§ **Short problem**: Gather every line below where "code" appears.

§ **Rows**:
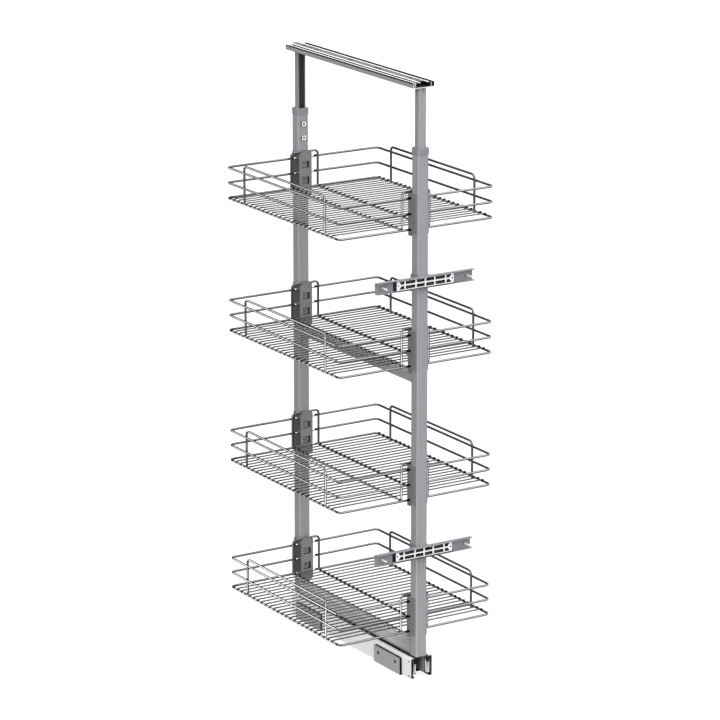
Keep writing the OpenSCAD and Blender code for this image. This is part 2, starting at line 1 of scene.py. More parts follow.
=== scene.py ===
import bpy
import math
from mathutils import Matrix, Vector

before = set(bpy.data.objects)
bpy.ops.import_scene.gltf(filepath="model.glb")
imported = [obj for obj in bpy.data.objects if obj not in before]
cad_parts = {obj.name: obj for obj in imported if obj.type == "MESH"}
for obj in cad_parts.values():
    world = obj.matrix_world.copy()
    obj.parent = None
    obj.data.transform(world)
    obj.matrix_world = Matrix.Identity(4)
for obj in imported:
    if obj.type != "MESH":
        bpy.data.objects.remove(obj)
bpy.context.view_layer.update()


# ------------------------------------------------------------------ materials
class Mat:
    """A Principled material whose colour, roughness and bump are built up in steps."""

    def __init__(self, name, base, rough, metal=0.0, spec=0.5):
        m = bpy.data.materials.new(name)
        m.use_nodes = True
        self.m = m
        self.nt = m.node_tree
        self.b = next(n for n in self.nt.nodes if n.type == "BSDF_PRINCIPLED")
        self.b.inputs["Base Color"].default_value = (*base, 1)
        self.b.inputs["Roughness"].default_value = rough
        self.b.inputs["Metallic"].default_value = metal
        self.b.inputs["Specular IOR Level"].default_value = spec
        self.tc = self.nt.nodes.new("ShaderNodeTexCoord")
        self.pos = self.tc.outputs["Object"]
        self.col = base
        self.rough = rough
        self._xyz = self._nrm = None

    def link(self, a, b):
        self.nt.links.new(a, b)

    def noise(self, scale, detail=4.0, rough=0.55, stretch=(1, 1, 1), distort=0.0):
        mp = self.nt.nodes.new("ShaderNodeMapping")
        mp.inputs["Scale"].default_value = stretch
        self.link(self.pos, mp.inputs["Vector"])
        n = self.nt.nodes.new("ShaderNodeTexNoise")
        n.inputs["Scale"].default_value = scale
        n.inputs["Detail"].default_value = detail
        n.inputs["Roughness"].default_value = rough
        n.inputs["Distortion"].default_value = distort
        self.link(mp.outputs["Vector"], n.inputs["Vector"])
        return n.outputs["Fac"]

    def span(self, v, a, b, lo=0.35, hi=0.65):
        r = self.nt.nodes.new("ShaderNodeMapRange")
        r.inputs["From Min"].default_value = lo
        r.inputs["From Max"].default_value = hi
        r.inputs["To Min"].default_value = a
        r.inputs["To Max"].default_value = b
        self.link(v, r.inputs["Value"])
        return r.outputs["Result"]

    def calc(self, op, a, b=0.0):
        n = self.nt.nodes.new("ShaderNodeMath")
        n.operation = op
        for i, v in enumerate((a, b)):
            if isinstance(v, (int, float)):
                n.inputs[i].default_value = v
            else:
                self.link(v, n.inputs[i])
        return n.outputs[0]

    def split(self, socket):
        n = self.nt.nodes.new("ShaderNodeSeparateXYZ")
        self.link(socket, n.inputs[0])
        return n.outputs

    def at(self, axis, size=False):
        """Place on the object along an axis, in metres; its size without sign if asked."""
        if self._xyz is None:
            self._xyz = self.split(self.pos)
        v = self._xyz["XYZ".index(axis)]
        return self.calc("ABSOLUTE", v) if size else v

    def facing(self, axis, size=False):
        """How far the surface faces along an axis of the object."""
        if self._nrm is None:
            self._nrm = self.split(self.tc.outputs["Normal"])
        v = self._nrm["XYZ".index(axis)]
        return self.calc("ABSOLUTE", v) if size else v

    def apart(self, a, b):
        """Distance from a line: two axes with the line's place on each."""
        u, v = (self.calc("SUBTRACT", self.at(axis), place) for axis, place in (a, b))
        return self.calc("SQRT", self.calc("ADD", self.calc("MULTIPLY", u, u), self.calc("MULTIPLY", v, v)))

    def over(self, v, edge, soft=0.0002):
        """1 where v is above edge."""
        return self.span(v, 0.0, 1.0, edge - soft, edge + soft)

    def under(self, v, edge, soft=0.0002):
        return self.span(v, 1.0, 0.0, edge - soft, edge + soft)

    def both(self, *masks):
        out = masks[0]
        for m in masks[1:]:
            out = self.calc("MULTIPLY", out, m)
        return out

    def mix(self, fac, a, b):
        n = self.nt.nodes.new("ShaderNodeMix")
        n.data_type = "RGBA"
        for key, v in ((0, fac), (6, a), (7, b)):
            if isinstance(v, bpy.types.NodeSocket):
                self.link(v, n.inputs[key])
            else:
                n.inputs[key].default_value = v if key == 0 else (*v, 1)
        return n.outputs[2]

    def lay(self, mask, colour, grain=0.06):
        """Lays a second colour over the first where the mask is 1."""
        v = self.noise(300, 2, 0.5)
        c = self.mix(self.span(v, 0.0, 1.0), tuple(x * (1 - grain) for x in colour), tuple(min(1, x * (1 + grain)) for x in colour))
        self.col = self.mix(mask, self.col, c)
        return self

    def tint(self, fac, colour):
        self.col = self.mix(fac, self.col, colour)
        return self

    def bump(self, socket, strength, dist):
        n = self.nt.nodes.new("ShaderNodeBump")
        n.inputs["Strength"].default_value = strength
        n.inputs["Distance"].default_value = dist
        self.link(socket, n.inputs["Height"])
        self.link(n.outputs["Normal"], self.b.inputs["Normal"])
        return self

    def done(self):
        for v, key in ((self.col, "Base Color"), (self.rough, "Roughness")):
            if isinstance(v, bpy.types.NodeSocket):
                self.link(v, self.b.inputs[key])
        return self.m


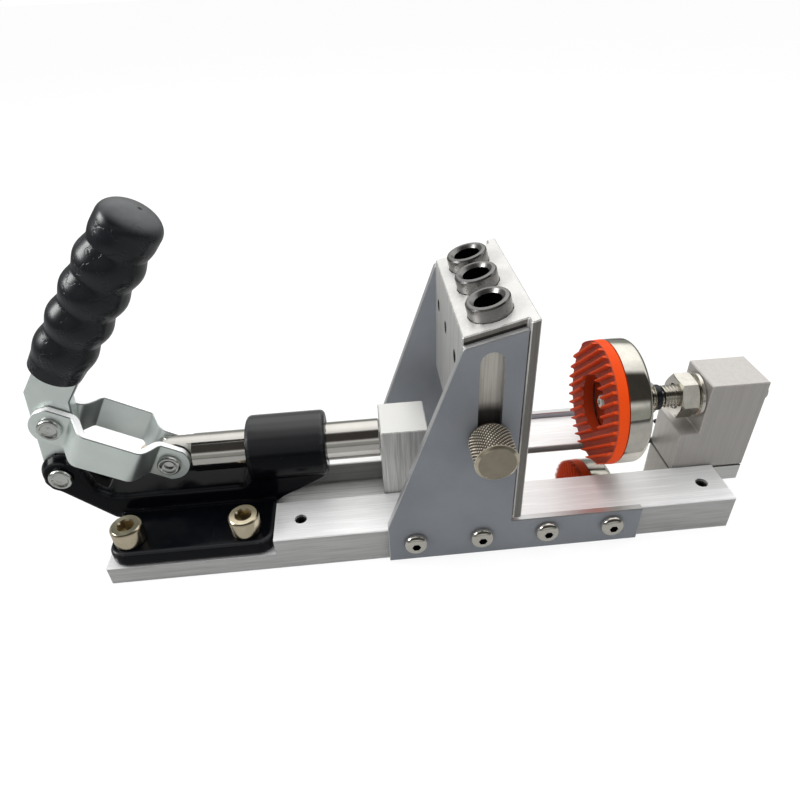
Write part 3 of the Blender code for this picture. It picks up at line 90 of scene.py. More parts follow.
class Wire:
    """A socket of a shader tree. Arithmetic on wires and numbers adds Math nodes."""

    def __init__(self, tree, socket):
        self.tree = tree
        self.socket = socket

    def maths(self, operation, *values, clamp=False):
        settings = {"operation": operation, "use_clamp": clamp}
        return add_node(self.tree, "ShaderNodeMath", settings, *values)

    def __add__(self, other):
        return self.maths("ADD", self, other)

    __radd__ = __add__

    def __sub__(self, other):
        return self.maths("SUBTRACT", self, other)

    def __rsub__(self, other):
        return self.maths("SUBTRACT", other, self)

    def __mul__(self, other):
        return self.maths("MULTIPLY", self, other)

    __rmul__ = __mul__

    def __truediv__(self, other):
        return self.maths("DIVIDE", self, other)

    def __pow__(self, other):
        return self.maths("POWER", self, other)

    def size(self):
        return self.maths("ABSOLUTE", self)

    def least(self, other):
        return self.maths("MINIMUM", self, other)

    def most(self, other):
        return self.maths("MAXIMUM", self, other)

    def step(self, low, high):
        """0 below low and 1 above high, with a smooth rise between them."""
        settings = {"interpolation_type": "SMOOTHSTEP"}
        return add_node(self.tree, "ShaderNodeMapRange", settings, self, low, high, 0.0, 1.0)


def add_node(tree, kind, settings=None, *values, output=0, **named):
    """Adds a node: settings first, then its sockets by order or by name."""
    node = tree.nodes.new(kind)
    for key, value in (settings or {}).items():
        setattr(node, key, value)
    chosen = list(zip(range(len(values)), values)) + [(key.replace("_", " "), value) for key, value in named.items()]
    for key, value in chosen:
        if value is None:
            continue
        if isinstance(value, Wire):
            tree.links.new(value.socket, node.inputs[key])
        else:
            node.inputs[key].default_value = value
    return Wire(tree, node.outputs[output])


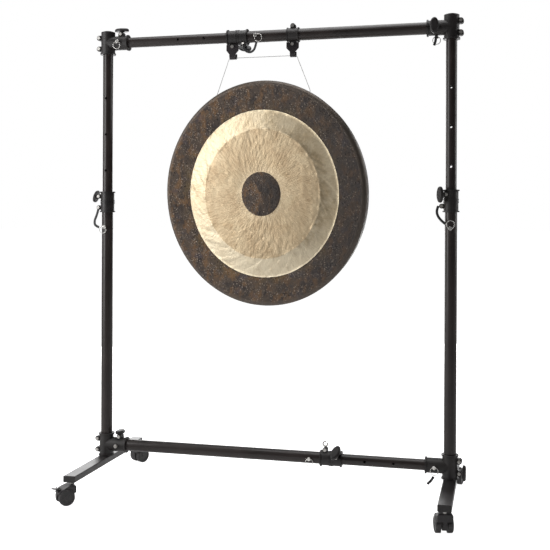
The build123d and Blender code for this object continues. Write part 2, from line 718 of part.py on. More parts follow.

§ **Right answer**:
Keep writing the OpenSCAD and Blender code for this image. This is part 2, starting at line 1 of scene.py. More parts follow.
Write part 3 of the Blender code for this picture. It picks up at line 90 of scene.py. More parts follow.
The build123d and Blender code for this object continues. Write part 2, from line 718 of part.py on. More parts follow.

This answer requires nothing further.